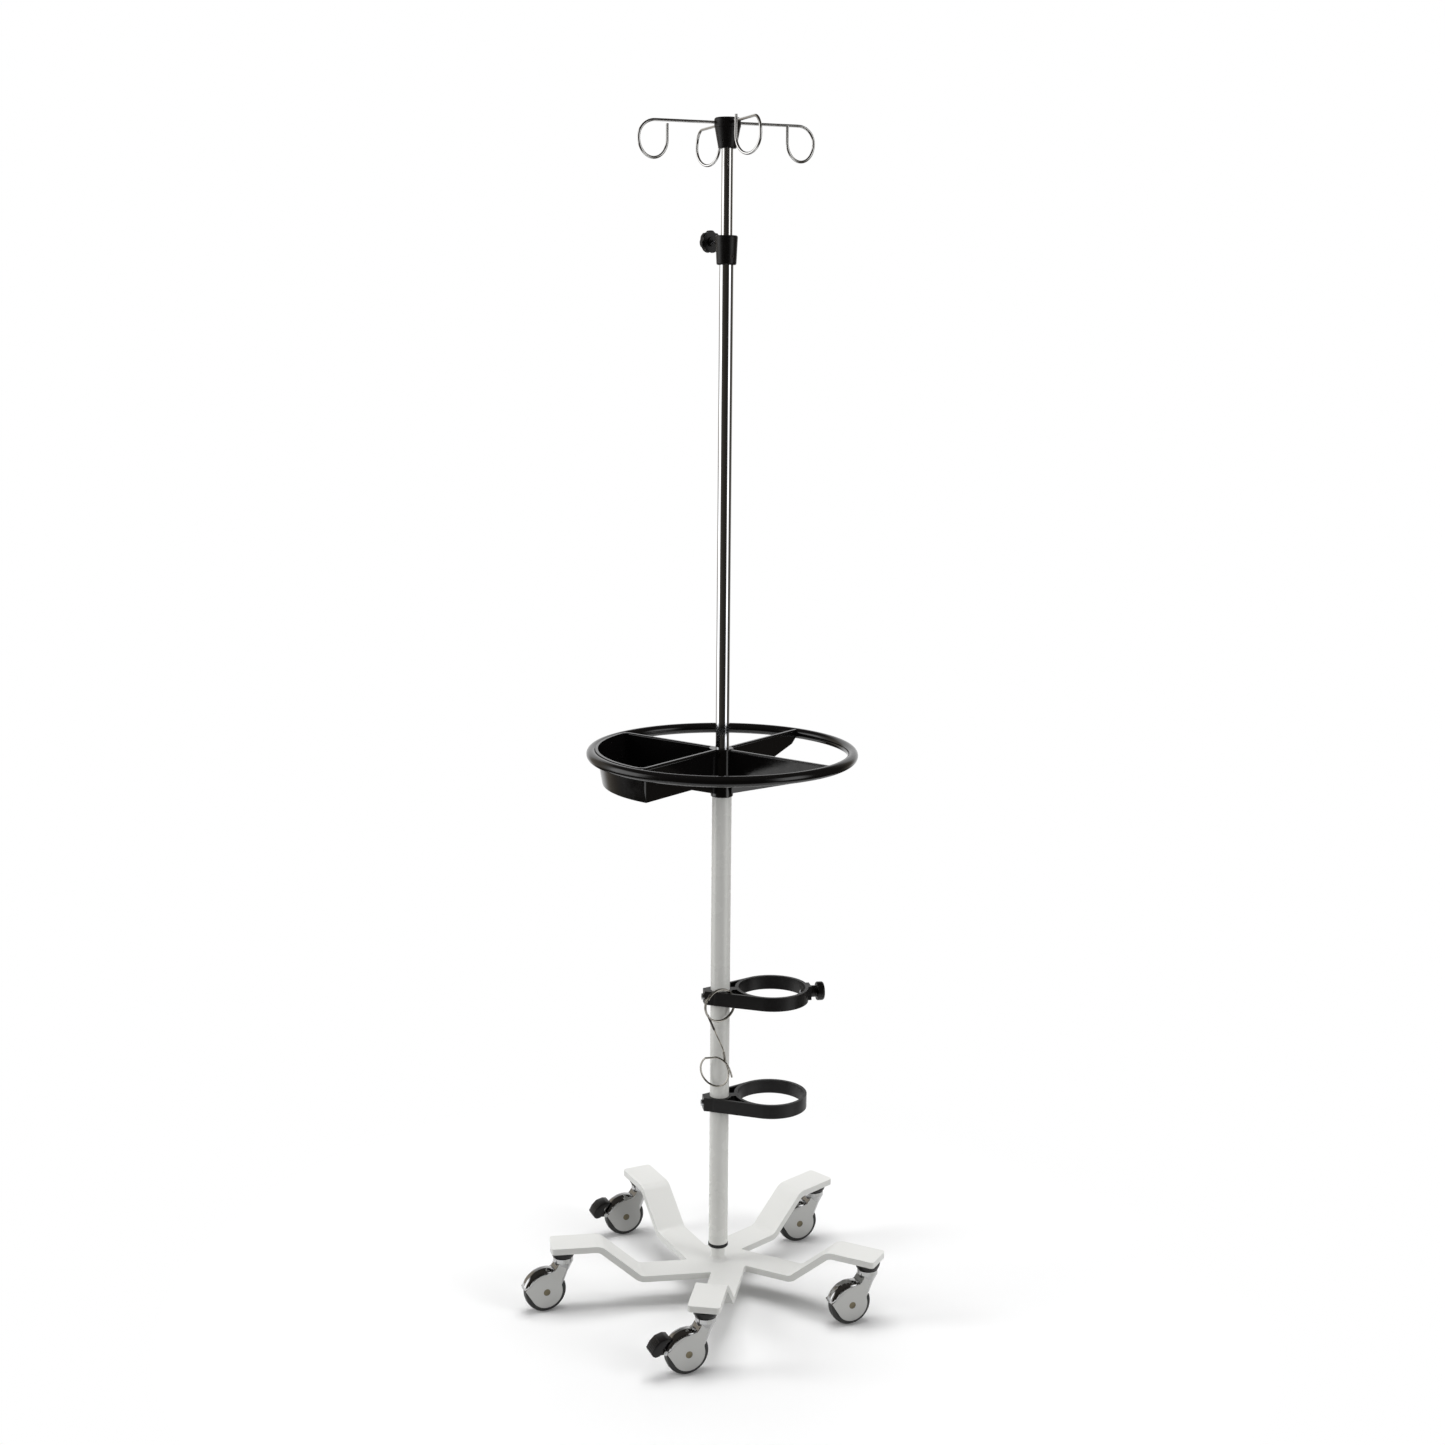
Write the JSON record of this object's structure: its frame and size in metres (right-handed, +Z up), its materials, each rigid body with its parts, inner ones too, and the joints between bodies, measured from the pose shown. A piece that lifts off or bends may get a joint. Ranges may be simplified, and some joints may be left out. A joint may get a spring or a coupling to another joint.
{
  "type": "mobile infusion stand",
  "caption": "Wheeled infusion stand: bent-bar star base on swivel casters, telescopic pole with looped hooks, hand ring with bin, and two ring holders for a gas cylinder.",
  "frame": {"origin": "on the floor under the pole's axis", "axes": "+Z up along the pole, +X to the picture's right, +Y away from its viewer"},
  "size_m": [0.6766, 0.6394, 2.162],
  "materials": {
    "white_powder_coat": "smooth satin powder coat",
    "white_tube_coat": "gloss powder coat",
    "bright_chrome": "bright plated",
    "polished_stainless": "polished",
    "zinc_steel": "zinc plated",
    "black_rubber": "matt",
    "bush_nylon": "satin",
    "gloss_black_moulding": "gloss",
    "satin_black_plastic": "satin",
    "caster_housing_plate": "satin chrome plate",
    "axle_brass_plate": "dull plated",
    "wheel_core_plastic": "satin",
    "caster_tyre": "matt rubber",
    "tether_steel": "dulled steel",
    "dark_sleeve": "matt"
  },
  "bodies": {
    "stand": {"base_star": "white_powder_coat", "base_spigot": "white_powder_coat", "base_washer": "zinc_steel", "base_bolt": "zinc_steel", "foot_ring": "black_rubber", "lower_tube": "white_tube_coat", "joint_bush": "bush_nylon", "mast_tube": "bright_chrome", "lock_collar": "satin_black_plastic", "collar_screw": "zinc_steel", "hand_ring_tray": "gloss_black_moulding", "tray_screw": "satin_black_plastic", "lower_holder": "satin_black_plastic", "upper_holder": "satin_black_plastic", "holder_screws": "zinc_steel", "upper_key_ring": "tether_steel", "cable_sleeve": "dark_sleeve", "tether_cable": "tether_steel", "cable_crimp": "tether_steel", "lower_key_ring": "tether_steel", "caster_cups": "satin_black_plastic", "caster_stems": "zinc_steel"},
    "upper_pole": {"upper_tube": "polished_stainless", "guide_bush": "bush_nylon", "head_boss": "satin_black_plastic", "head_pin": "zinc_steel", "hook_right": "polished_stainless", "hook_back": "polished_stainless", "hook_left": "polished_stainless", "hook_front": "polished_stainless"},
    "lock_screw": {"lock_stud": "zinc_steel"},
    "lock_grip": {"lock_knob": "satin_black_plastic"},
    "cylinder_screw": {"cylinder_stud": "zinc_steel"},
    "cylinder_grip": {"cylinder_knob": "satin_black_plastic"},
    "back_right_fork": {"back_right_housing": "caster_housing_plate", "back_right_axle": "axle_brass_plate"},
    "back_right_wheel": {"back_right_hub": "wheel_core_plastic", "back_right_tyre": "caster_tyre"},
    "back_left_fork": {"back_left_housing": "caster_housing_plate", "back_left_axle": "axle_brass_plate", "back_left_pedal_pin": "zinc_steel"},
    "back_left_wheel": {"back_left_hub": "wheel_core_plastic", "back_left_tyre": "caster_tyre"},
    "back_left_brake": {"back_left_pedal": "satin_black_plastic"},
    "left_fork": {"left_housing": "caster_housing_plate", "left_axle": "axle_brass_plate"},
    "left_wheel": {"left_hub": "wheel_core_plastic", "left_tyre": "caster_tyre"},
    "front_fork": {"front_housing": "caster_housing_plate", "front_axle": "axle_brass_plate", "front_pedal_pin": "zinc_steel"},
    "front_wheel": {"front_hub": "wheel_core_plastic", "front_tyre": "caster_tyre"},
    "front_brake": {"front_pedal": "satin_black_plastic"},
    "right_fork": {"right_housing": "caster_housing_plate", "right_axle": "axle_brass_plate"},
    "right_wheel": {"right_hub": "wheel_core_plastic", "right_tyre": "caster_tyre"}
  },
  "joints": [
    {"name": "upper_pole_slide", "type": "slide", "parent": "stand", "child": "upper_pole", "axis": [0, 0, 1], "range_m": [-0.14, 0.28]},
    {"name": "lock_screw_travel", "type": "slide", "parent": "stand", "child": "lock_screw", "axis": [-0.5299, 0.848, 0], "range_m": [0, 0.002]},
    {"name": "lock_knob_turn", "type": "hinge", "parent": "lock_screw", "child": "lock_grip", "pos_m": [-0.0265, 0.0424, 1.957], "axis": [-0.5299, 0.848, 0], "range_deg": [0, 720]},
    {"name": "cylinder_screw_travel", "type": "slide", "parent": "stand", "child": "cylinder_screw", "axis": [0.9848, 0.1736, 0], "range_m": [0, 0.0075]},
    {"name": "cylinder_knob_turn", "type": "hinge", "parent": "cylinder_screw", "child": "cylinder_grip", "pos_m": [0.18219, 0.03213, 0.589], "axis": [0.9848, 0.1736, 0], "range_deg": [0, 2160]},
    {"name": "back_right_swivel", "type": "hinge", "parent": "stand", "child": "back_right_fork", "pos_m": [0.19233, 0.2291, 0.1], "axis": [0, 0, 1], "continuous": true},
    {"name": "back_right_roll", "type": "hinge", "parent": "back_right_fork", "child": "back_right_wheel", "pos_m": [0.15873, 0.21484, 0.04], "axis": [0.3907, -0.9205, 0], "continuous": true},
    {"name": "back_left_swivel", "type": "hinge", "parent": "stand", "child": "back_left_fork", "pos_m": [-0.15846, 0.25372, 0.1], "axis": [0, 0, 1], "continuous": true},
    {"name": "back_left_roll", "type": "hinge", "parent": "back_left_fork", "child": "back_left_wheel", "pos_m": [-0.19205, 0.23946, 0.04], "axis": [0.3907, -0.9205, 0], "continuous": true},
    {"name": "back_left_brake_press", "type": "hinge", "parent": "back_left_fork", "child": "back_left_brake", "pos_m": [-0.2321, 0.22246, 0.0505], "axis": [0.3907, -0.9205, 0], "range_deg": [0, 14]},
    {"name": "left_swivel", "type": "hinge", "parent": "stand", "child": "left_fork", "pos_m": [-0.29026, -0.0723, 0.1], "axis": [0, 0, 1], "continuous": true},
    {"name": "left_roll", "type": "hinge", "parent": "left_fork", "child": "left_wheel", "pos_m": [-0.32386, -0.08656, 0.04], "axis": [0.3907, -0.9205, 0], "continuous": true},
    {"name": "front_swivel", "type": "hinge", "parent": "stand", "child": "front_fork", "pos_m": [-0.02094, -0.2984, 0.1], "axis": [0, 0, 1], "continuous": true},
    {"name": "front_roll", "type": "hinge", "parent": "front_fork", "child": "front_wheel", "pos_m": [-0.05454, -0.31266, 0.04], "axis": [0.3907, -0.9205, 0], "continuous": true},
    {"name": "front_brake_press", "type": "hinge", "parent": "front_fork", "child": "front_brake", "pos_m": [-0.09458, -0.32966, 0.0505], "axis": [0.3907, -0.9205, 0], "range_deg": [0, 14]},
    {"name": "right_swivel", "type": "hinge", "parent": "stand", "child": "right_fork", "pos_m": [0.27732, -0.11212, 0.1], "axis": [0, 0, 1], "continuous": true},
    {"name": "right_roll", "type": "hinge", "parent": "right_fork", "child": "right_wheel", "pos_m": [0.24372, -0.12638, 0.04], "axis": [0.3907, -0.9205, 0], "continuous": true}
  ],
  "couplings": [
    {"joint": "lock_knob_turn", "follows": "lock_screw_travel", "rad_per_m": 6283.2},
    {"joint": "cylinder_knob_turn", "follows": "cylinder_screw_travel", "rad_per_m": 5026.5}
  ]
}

══════════

■ **Required task**:
Set down the listing in full, keeping every word exactly as it is.

■ **Task solution**:
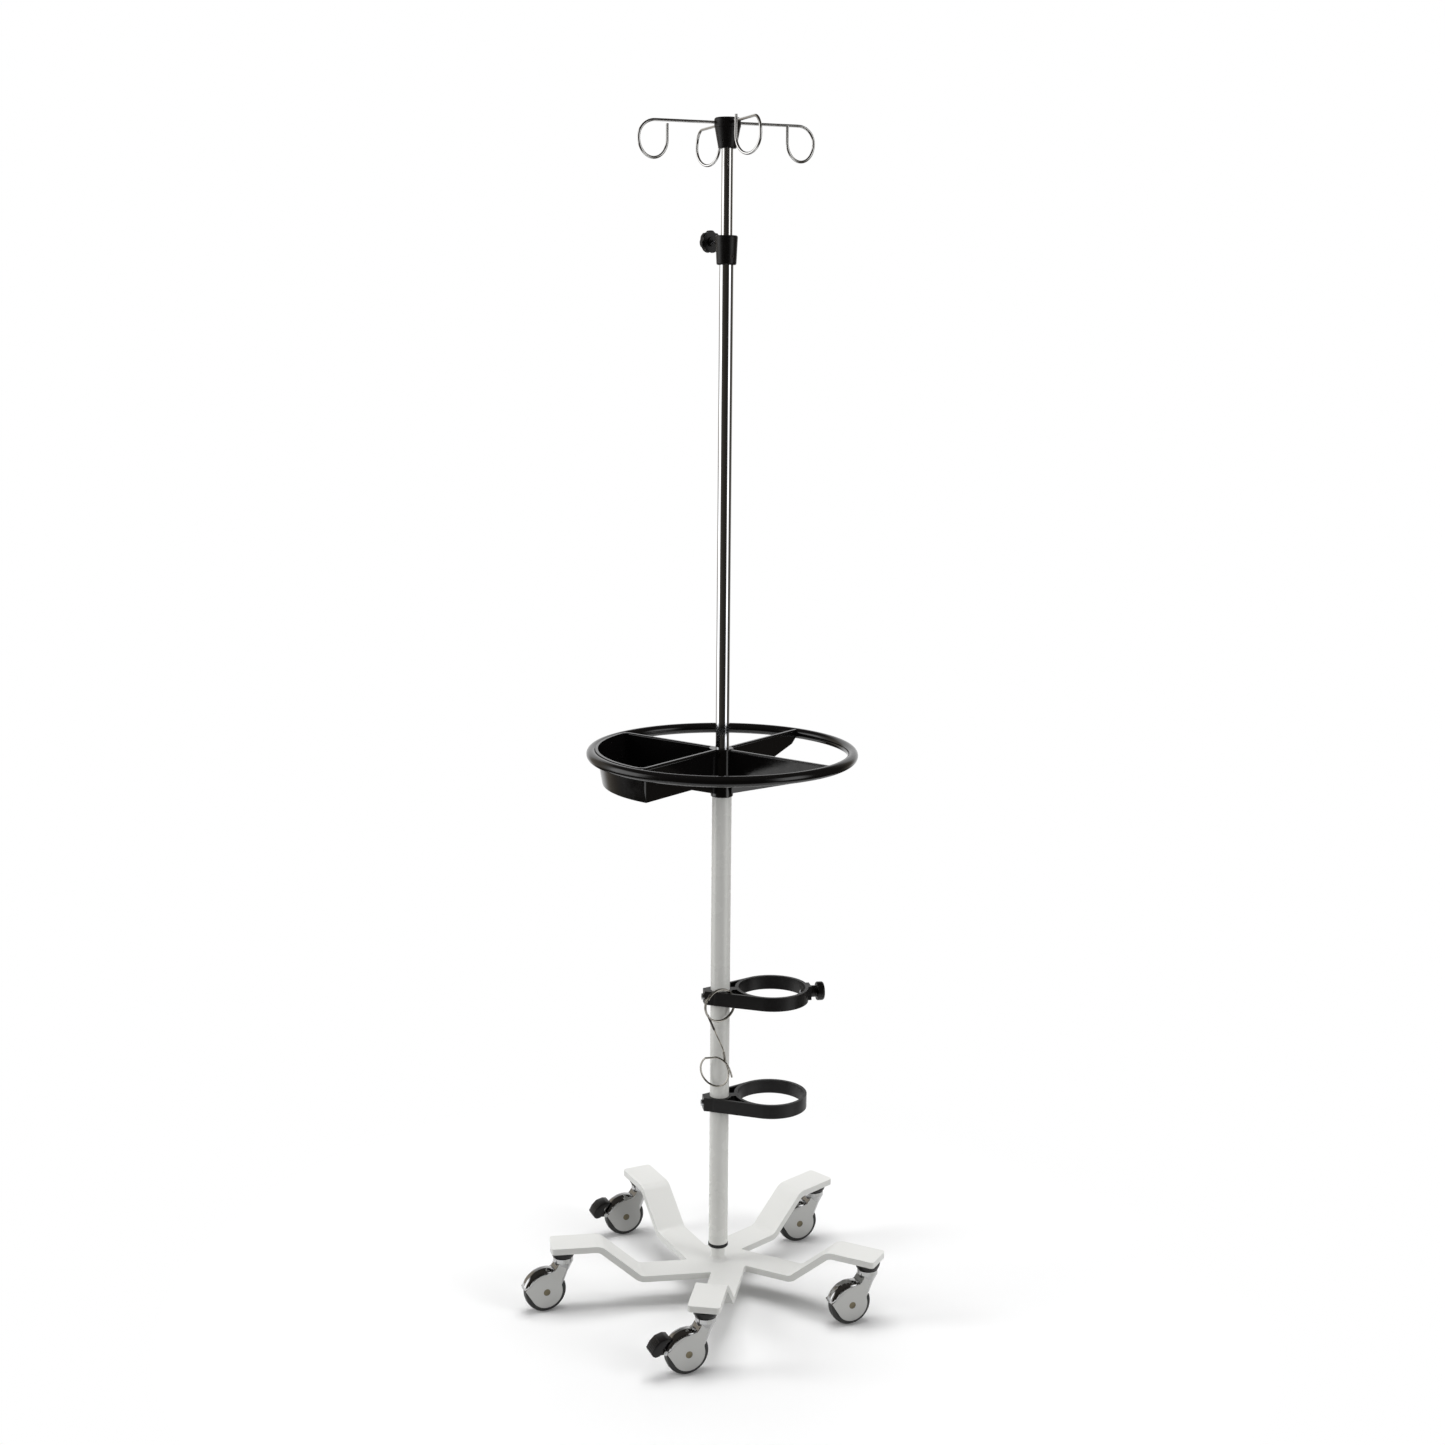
Write the JSON record of this object's structure: its frame and size in metres (right-handed, +Z up), its materials, each rigid body with its parts, inner ones too, and the joints between bodies, measured from the pose shown. A piece that lifts off or bends may get a joint. Ranges may be simplified, and some joints may be left out. A joint may get a spring or a coupling to another joint.
{
  "type": "mobile infusion stand",
  "caption": "Wheeled infusion stand: bent-bar star base on swivel casters, telescopic pole with looped hooks, hand ring with bin, and two ring holders for a gas cylinder.",
  "frame": {"origin": "on the floor under the pole's axis", "axes": "+Z up along the pole, +X to the picture's right, +Y away from its viewer"},
  "size_m": [0.6766, 0.6394, 2.162],
  "materials": {
    "white_powder_coat": "smooth satin powder coat",
    "white_tube_coat": "gloss powder coat",
    "bright_chrome": "bright plated",
    "polished_stainless": "polished",
    "zinc_steel": "zinc plated",
    "black_rubber": "matt",
    "bush_nylon": "satin",
    "gloss_black_moulding": "gloss",
    "satin_black_plastic": "satin",
    "caster_housing_plate": "satin chrome plate",
    "axle_brass_plate": "dull plated",
    "wheel_core_plastic": "satin",
    "caster_tyre": "matt rubber",
    "tether_steel": "dulled steel",
    "dark_sleeve": "matt"
  },
  "bodies": {
    "stand": {"base_star": "white_powder_coat", "base_spigot": "white_powder_coat", "base_washer": "zinc_steel", "base_bolt": "zinc_steel", "foot_ring": "black_rubber", "lower_tube": "white_tube_coat", "joint_bush": "bush_nylon", "mast_tube": "bright_chrome", "lock_collar": "satin_black_plastic", "collar_screw": "zinc_steel", "hand_ring_tray": "gloss_black_moulding", "tray_screw": "satin_black_plastic", "lower_holder": "satin_black_plastic", "upper_holder": "satin_black_plastic", "holder_screws": "zinc_steel", "upper_key_ring": "tether_steel", "cable_sleeve": "dark_sleeve", "tether_cable": "tether_steel", "cable_crimp": "tether_steel", "lower_key_ring": "tether_steel", "caster_cups": "satin_black_plastic", "caster_stems": "zinc_steel"},
    "upper_pole": {"upper_tube": "polished_stainless", "guide_bush": "bush_nylon", "head_boss": "satin_black_plastic", "head_pin": "zinc_steel", "hook_right": "polished_stainless", "hook_back": "polished_stainless", "hook_left": "polished_stainless", "hook_front": "polished_stainless"},
    "lock_screw": {"lock_stud": "zinc_steel"},
    "lock_grip": {"lock_knob": "satin_black_plastic"},
    "cylinder_screw": {"cylinder_stud": "zinc_steel"},
    "cylinder_grip": {"cylinder_knob": "satin_black_plastic"},
    "back_right_fork": {"back_right_housing": "caster_housing_plate", "back_right_axle": "axle_brass_plate"},
    "back_right_wheel": {"back_right_hub": "wheel_core_plastic", "back_right_tyre": "caster_tyre"},
    "back_left_fork": {"back_left_housing": "caster_housing_plate", "back_left_axle": "axle_brass_plate", "back_left_pedal_pin": "zinc_steel"},
    "back_left_wheel": {"back_left_hub": "wheel_core_plastic", "back_left_tyre": "caster_tyre"},
    "back_left_brake": {"back_left_pedal": "satin_black_plastic"},
    "left_fork": {"left_housing": "caster_housing_plate", "left_axle": "axle_brass_plate"},
    "left_wheel": {"left_hub": "wheel_core_plastic", "left_tyre": "caster_tyre"},
    "front_fork": {"front_housing": "caster_housing_plate", "front_axle": "axle_brass_plate", "front_pedal_pin": "zinc_steel"},
    "front_wheel": {"front_hub": "wheel_core_plastic", "front_tyre": "caster_tyre"},
    "front_brake": {"front_pedal": "satin_black_plastic"},
    "right_fork": {"right_housing": "caster_housing_plate", "right_axle": "axle_brass_plate"},
    "right_wheel": {"right_hub": "wheel_core_plastic", "right_tyre": "caster_tyre"}
  },
  "joints": [
    {"name": "upper_pole_slide", "type": "slide", "parent": "stand", "child": "upper_pole", "axis": [0, 0, 1], "range_m": [-0.14, 0.28]},
    {"name": "lock_screw_travel", "type": "slide", "parent": "stand", "child": "lock_screw", "axis": [-0.5299, 0.848, 0], "range_m": [0, 0.002]},
    {"name": "lock_knob_turn", "type": "hinge", "parent": "lock_screw", "child": "lock_grip", "pos_m": [-0.0265, 0.0424, 1.957], "axis": [-0.5299, 0.848, 0], "range_deg": [0, 720]},
    {"name": "cylinder_screw_travel", "type": "slide", "parent": "stand", "child": "cylinder_screw", "axis": [0.9848, 0.1736, 0], "range_m": [0, 0.0075]},
    {"name": "cylinder_knob_turn", "type": "hinge", "parent": "cylinder_screw", "child": "cylinder_grip", "pos_m": [0.18219, 0.03213, 0.589], "axis": [0.9848, 0.1736, 0], "range_deg": [0, 2160]},
    {"name": "back_right_swivel", "type": "hinge", "parent": "stand", "child": "back_right_fork", "pos_m": [0.19233, 0.2291, 0.1], "axis": [0, 0, 1], "continuous": true},
    {"name": "back_right_roll", "type": "hinge", "parent": "back_right_fork", "child": "back_right_wheel", "pos_m": [0.15873, 0.21484, 0.04], "axis": [0.3907, -0.9205, 0], "continuous": true},
    {"name": "back_left_swivel", "type": "hinge", "parent": "stand", "child": "back_left_fork", "pos_m": [-0.15846, 0.25372, 0.1], "axis": [0, 0, 1], "continuous": true},
    {"name": "back_left_roll", "type": "hinge", "parent": "back_left_fork", "child": "back_left_wheel", "pos_m": [-0.19205, 0.23946, 0.04], "axis": [0.3907, -0.9205, 0], "continuous": true},
    {"name": "back_left_brake_press", "type": "hinge", "parent": "back_left_fork", "child": "back_left_brake", "pos_m": [-0.2321, 0.22246, 0.0505], "axis": [0.3907, -0.9205, 0], "range_deg": [0, 14]},
    {"name": "left_swivel", "type": "hinge", "parent": "stand", "child": "left_fork", "pos_m": [-0.29026, -0.0723, 0.1], "axis": [0, 0, 1], "continuous": true},
    {"name": "left_roll", "type": "hinge", "parent": "left_fork", "child": "left_wheel", "pos_m": [-0.32386, -0.08656, 0.04], "axis": [0.3907, -0.9205, 0], "continuous": true},
    {"name": "front_swivel", "type": "hinge", "parent": "stand", "child": "front_fork", "pos_m": [-0.02094, -0.2984, 0.1], "axis": [0, 0, 1], "continuous": true},
    {"name": "front_roll", "type": "hinge", "parent": "front_fork", "child": "front_wheel", "pos_m": [-0.05454, -0.31266, 0.04], "axis": [0.3907, -0.9205, 0], "continuous": true},
    {"name": "front_brake_press", "type": "hinge", "parent": "front_fork", "child": "front_brake", "pos_m": [-0.09458, -0.32966, 0.0505], "axis": [0.3907, -0.9205, 0], "range_deg": [0, 14]},
    {"name": "right_swivel", "type": "hinge", "parent": "stand", "child": "right_fork", "pos_m": [0.27732, -0.11212, 0.1], "axis": [0, 0, 1], "continuous": true},
    {"name": "right_roll", "type": "hinge", "parent": "right_fork", "child": "right_wheel", "pos_m": [0.24372, -0.12638, 0.04], "axis": [0.3907, -0.9205, 0], "continuous": true}
  ],
  "couplings": [
    {"joint": "lock_knob_turn", "follows": "lock_screw_travel", "rad_per_m": 6283.2},
    {"joint": "cylinder_knob_turn", "follows": "cylinder_screw_travel", "rad_per_m": 5026.5}
  ]
}